Investor jangka panjang (HODLer) relatif tidak terlalu terpengaruh, karena mereka jarang melakukan transaksi jual-beli dalam waktu singkat. Namun, mereka tetap perlu memperhatikan implikasi pajak saat melakukan realisasi keuntungan di masa mendatang. Bagi investor asing, kebijakan ini bisa menjadi pertimbangan penting sebelum memutuskan menanamkan modal di pasar crypto Indonesia.
Sejumlah exchange lokal telah merespons dengan menawarkan program insentif seperti potongan biaya trading atau cashback untuk mengurangi dampak kebijakan baru. Namun, sebagian trader aktif memilih untuk memindahkan aktivitasnya ke platform luar negeri yang belum mengenakan pajak setinggi Indonesia.
ALASAN PEMERINTAH DAN POTENSI PENERIMAAN NEGARA
Kementerian Keuangan menyatakan bahwa kenaikan pajak ini dapat menambah penerimaan negara hingga Rp2,5 triliun per tahun, berdasarkan proyeksi volume transaksi rata-rata bulanan. Dana tambahan ini direncanakan dialokasikan untuk mendukung program literasi digital, infrastruktur blockchain nasional, serta penguatan pengawasan pasar aset digital.
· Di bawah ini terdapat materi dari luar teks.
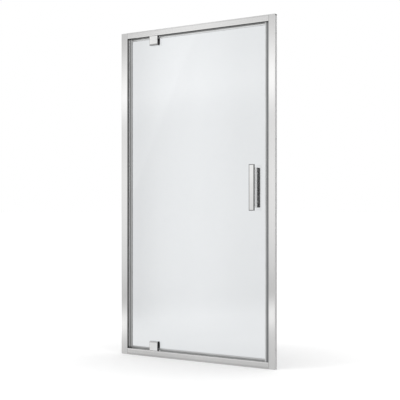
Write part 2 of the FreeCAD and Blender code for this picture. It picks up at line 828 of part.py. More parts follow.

Selain itu, pemerintah juga berharap kebijakan ini dapat mengurangi aktivitas spekulatif berlebihan yang kerap memicu volatilitas ekstrem di pasar crypto. Dengan pajak yang lebih tinggi, diharapkan hanya investor serius yang akan bertahan, sehingga stabilitas pasar lebih terjaga.
Meski demikian, para pelaku industri mengingatkan bahwa kebijakan pajak yang terlalu tinggi dapat menurunkan daya saing Indonesia di kancah internasional. Mereka mendorong pemerintah untuk mempertimbangkan insentif bagi inovasi blockchain agar ekosistem crypto tetap berkembang pesat.
RESPONS MASYARAKAT DAN PELAKU PASAR
Reaksi terhadap kenaikan pajak ini cukup beragam. Sebagian masyarakat mendukung kebijakan ini sebagai langkah pemerintah untuk mengatur pasar yang sebelumnya cenderung liar dan sulit diawasi. Mereka berpendapat bahwa kontribusi pajak dari sektor digital memang sudah saatnya ditingkatkan demi keadilan fiskal.
Namun, di sisi lain, banyak pelaku pasar crypto yang merasa terbebani, terutama kalangan trader retail dengan modal kecil. Mereka khawatir beban pajak tambahan akan memaksa mereka keluar dari pasar atau mengurangi aktivitas trading, yang pada gilirannya dapat menurunkan likuiditas dan memperbesar spread harga di exchange.
Komunitas crypto di media sosial seperti Twitter dan Telegram ramai membahas dampak kebijakan ini, dengan banyak yang menyerukan agar pemerintah mempertimbangkan kembali tarif yang diterapkan atau memberikan masa transisi yang lebih panjang.
KESIMPULAN DAN HARAPAN KE DEPAN
Kenaikan pajak transaksi crypto 2025 menandai langkah serius pemerintah dalam mengatur sektor aset digital. Kebijakan ini dapat meningkatkan penerimaan negara dan memperkuat regulasi, tetapi juga berpotensi mengurangi minat trader aktif dan volume transaksi jangka pendek.
Ke depan, pemerintah perlu menyeimbangkan antara upaya meningkatkan penerimaan negara dan menjaga daya saing ekosistem crypto nasional. Sosialisasi yang lebih luas, insentif inovasi teknologi blockchain, serta dialog intensif dengan komunitas crypto diharapkan dapat menjadi solusi agar kebijakan ini diterima dengan baik.
Jika berhasil dikelola, kebijakan ini bisa menjadi contoh bagaimana Indonesia mampu mengatur sektor teknologi keuangan yang berkembang cepat tanpa menghambat inovasi yang bermanfaat bagi masyarakat.